Выбрать главу

Вот об этих моих запрещениях он и написал. Было тогда светлое, счастливое время его жизни, тени Колымы отступили на время. Это лето 1968 года, июнь 1968 года он назвал лучшим месяцем своей жизни. Из письма:

Москва. 12 июля 1968 г.

«...Июнь шестьдесят восьмого года — лучший месяц моей жизни... Если бы я был футурологом, чьи обязанности совсем недавно выполняли кудесники... я желал бы себе будущего в вечном только что прошедшем июне. Я предсказал бы себе этот июнь, пожелал бы себе только этого июня...»

Солнечная правота — это правота света, правота счастья.

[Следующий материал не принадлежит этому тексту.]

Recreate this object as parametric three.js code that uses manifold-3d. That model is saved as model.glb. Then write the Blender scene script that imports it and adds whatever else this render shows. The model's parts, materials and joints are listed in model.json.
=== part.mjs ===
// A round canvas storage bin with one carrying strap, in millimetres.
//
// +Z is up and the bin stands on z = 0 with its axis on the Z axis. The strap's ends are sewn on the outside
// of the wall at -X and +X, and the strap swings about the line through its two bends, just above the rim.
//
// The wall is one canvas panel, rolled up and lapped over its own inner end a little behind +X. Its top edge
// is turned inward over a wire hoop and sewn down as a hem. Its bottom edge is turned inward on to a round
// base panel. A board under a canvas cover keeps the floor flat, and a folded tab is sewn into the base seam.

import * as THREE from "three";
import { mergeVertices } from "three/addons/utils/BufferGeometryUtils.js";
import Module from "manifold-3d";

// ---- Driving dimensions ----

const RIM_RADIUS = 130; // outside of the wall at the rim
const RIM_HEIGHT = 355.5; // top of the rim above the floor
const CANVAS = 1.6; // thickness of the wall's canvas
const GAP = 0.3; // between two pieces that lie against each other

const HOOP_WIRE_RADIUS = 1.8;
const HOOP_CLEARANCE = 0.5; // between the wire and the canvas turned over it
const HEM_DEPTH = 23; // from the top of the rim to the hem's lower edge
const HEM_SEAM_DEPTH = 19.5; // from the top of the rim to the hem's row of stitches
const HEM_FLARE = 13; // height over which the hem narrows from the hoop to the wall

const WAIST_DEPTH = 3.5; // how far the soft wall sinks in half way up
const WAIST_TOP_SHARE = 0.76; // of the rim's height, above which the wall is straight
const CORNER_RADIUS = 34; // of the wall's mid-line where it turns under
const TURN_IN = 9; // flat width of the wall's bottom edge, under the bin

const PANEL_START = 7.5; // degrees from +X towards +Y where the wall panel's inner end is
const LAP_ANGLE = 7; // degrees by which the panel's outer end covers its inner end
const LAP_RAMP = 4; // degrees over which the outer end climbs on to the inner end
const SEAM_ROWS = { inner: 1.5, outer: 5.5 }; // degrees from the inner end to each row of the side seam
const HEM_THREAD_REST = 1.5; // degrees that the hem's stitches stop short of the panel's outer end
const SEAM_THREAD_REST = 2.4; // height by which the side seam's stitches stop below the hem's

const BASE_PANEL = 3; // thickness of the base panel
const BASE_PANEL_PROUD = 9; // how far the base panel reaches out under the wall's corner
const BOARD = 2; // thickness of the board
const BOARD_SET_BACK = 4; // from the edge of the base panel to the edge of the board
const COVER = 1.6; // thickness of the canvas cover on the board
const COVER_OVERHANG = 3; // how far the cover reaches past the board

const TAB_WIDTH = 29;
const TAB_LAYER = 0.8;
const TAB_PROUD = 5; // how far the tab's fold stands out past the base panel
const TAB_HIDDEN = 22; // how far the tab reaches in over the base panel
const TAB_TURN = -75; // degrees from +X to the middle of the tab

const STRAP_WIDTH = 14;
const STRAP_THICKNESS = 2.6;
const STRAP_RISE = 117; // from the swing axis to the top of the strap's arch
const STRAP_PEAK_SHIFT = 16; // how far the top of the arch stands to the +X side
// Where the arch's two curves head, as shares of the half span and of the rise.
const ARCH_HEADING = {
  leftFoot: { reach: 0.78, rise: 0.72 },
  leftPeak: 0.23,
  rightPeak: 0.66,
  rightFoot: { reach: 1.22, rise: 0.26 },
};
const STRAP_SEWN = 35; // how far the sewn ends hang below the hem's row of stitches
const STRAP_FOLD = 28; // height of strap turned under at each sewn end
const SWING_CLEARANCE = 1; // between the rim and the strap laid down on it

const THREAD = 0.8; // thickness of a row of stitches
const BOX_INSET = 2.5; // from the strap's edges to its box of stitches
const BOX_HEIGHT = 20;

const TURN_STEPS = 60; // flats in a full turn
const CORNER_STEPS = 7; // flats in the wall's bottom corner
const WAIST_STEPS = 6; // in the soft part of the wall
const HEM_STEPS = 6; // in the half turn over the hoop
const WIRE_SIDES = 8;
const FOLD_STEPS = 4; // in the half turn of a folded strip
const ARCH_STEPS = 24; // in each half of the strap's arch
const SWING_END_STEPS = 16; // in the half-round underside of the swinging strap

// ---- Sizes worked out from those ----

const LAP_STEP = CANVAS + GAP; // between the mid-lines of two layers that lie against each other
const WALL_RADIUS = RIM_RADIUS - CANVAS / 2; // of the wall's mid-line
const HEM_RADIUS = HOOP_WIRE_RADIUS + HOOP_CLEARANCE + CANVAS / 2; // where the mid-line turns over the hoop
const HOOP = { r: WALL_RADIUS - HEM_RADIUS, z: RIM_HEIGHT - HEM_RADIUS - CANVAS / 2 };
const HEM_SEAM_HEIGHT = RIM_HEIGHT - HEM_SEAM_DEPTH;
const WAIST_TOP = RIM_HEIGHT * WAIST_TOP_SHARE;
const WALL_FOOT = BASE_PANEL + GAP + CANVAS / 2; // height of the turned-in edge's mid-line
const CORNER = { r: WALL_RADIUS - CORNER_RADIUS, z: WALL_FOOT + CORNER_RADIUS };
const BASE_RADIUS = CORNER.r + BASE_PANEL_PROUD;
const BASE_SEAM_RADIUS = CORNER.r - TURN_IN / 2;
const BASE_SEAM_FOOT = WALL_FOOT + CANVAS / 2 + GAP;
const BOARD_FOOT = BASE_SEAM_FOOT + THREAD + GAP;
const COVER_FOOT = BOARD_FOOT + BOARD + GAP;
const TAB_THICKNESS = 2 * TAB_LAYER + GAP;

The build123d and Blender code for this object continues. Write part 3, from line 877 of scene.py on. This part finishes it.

...Десять лет я опекала Варлама Тихоновича, и он в эти годы не болел. Узнала я недавно, что мать Тереза говорит — возьми за руку человека. А ведь чисто интуитивно так поступала я. Приду — он зол, издерган, взвинчен. Я просто молча беру его за руку. И он затихает, затихает. И словно проступает другое лицо, другие глаза — мягкие, глубокие, добрые.

Галина Игнатьевна Гудзь

Собирая архив Варлама Тихоновича, я познакомилась с Галиной Игнатьевной Гудзь, его первой женой, году в 1969-м, наверное. Я надеялась, что она сохранила колымские письма В. Т.

Это была милая, обаятельная женщина, небольшого роста, полная, с яркими черными глазами. К этому времени уже много знала о ней. Они познакомились во время первого заключения Варлама Тихоновича: Галина Игнатьевна приехала навестить своего мужа, тоже находившегося на Вишере, и тут, как рассказывал В. Т., — стремительный роман. Она бросает мужа... «Я считаю, что Галину я любил».

Возвращаясь в Москву в 1932 году, он уже возвращался к ней. В 1934 году был оформлен их брак, а в 1935 году родилась дочь Лена.

Были тогда и другие увлечения у В. Т. Даже сильные увлечения, но любви к жене это не поколебало.

«Я был очень самоотвержен в любви. Все — как хочет жена. Всякое знакомство, ей неприятное, прерывалось тут же».

Ее образ оставался с ним все страшные колымские годы. Ей посвящались стихи из «Колымских тетрадей» («Камея», «Сотый раз иду на почту...», «Модница ты, модница» и другие).

Она связала В. Т. с Пастернаком, переписка с Борисом Леонидовичем шла через Галину Игнатьевну.

Она встретила его на Ярославском вокзале 12 ноября.

И оказалось, что через семнадцать лет разлуки (и какой разлуки!) и перешагнуть любовь их не может — только память.

Хотя Галина Игнатьевна тоже была в ссылке в Чарджоу с 1937 по 1946 год, а потом бесправно, без прописки жила в Москве, перебиваясь случайными заработками, она не вынесла испытаний той непримиримости к насилию, которая не укрощена была у В. Т. даже Колымой.

«Давай все забудем, поживем для себя», — говорила она. И не одобряла «Колымских рассказов», за которые принялся сразу же после возвращения В. Т.

Для В. Т. это было главным делом жизни.

Твоей — и то не хватит силы, Чтоб я забыл в конце концов Глухие братские могилы Моих нетленных мертвецов,

— писал он в стихотворении «Возвращение».

Жить им пришлось опять врозь. Он через день уехал в Конаково, а потом — в поселок Озерки Калининской области — в Москве ему было жить нельзя.

Дочь его писала в анкетах, что отец умер, училась в институте, вступила в комсомол. А тут является отец, еще не реабилитированный, и принимается опять за старое.

В. Т. с горечью говорил, что даже первую ночь в Москве провел не дома. Жена боялась привести в квартиру его, нарушителя паспортного режима. Провожая его в Калинин, она утешала:

— Зато как я писать тебе буду! Ну, держись, почта!

— Писать? Опять писать?

Он ждал чего-то другого, безмерно романтически приподняв образ этой милой обыкновенной женщины.

А у нее ведь на руках была дочь, обретенный, наконец, кров, работа. Бросить все и уехать с ним в полную и беспросветную неизвестность и нищету? У кого есть право осудить эту женщину? Кто столь высокого мнения о себе, чтобы требовать от другого — иди на Голгофу?

Пути расходились неудержимо. Хотя еще и были письма, были встречи... В июле 1956 года В. Т. был реабилитирован. 28 августа он написал Галине Игнатьевне письмо:

«Галина. Думаю, что нам ни к чему жить вместе. Три последних года ясно показали нам обоим, что пути наши слишком разошлись и на их сближение нет никаких надежд.

Я не хочу винить тебя ни в чем — ты, по своему пониманию, стремишься, вероятно, к хорошему. Но это хорошее — дурное для меня. Это я чувствовал с первого часа нашей встречи (последняя фраза зачеркнута).